Of course, a long and demanding road ahead. It will mean constant self-denial. For we don't have enough time and money to do everything. We will have do deny ourselves. It will mean a life committed to self-sacrifice as on the Jericho Road or wherever we find our neighbor in need. It will exhaust us, and no one will thank us for it .... sometimes, quite the opposite.

And it will cost us. It will cost us our upward mobility. It will cost us the leisure we had pictured in old age. It will cost us homes and cars and world travel.
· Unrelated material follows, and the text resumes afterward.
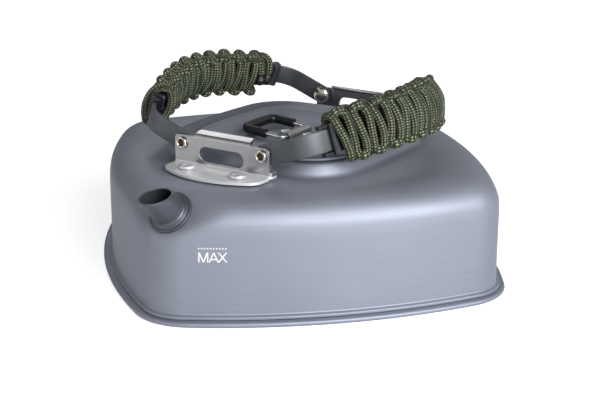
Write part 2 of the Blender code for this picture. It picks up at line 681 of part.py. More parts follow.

Finally, it will cost us our friends and family (Mt 10:37ff).

But in the place of all these things we shall discover Friendship with the Son of God (Jn 15:15) and adoption by His Father (Mt 19:28-29). There is no other way to enter into their midst or to receive their royal welcome. There is only way. And Jesus tells us that it is narrow way and hard to find (Mt 7:13-14). He tells that He is the Way, and that is hard way to go (Jn 14:6).

In the meantime, we who are confined to our lesson today, hear a Divine command, a Divine command issued by the Son of God:

".... go and learn what this means."


In the Name of the Father and of the Son and of the Holy Ghost. Amen.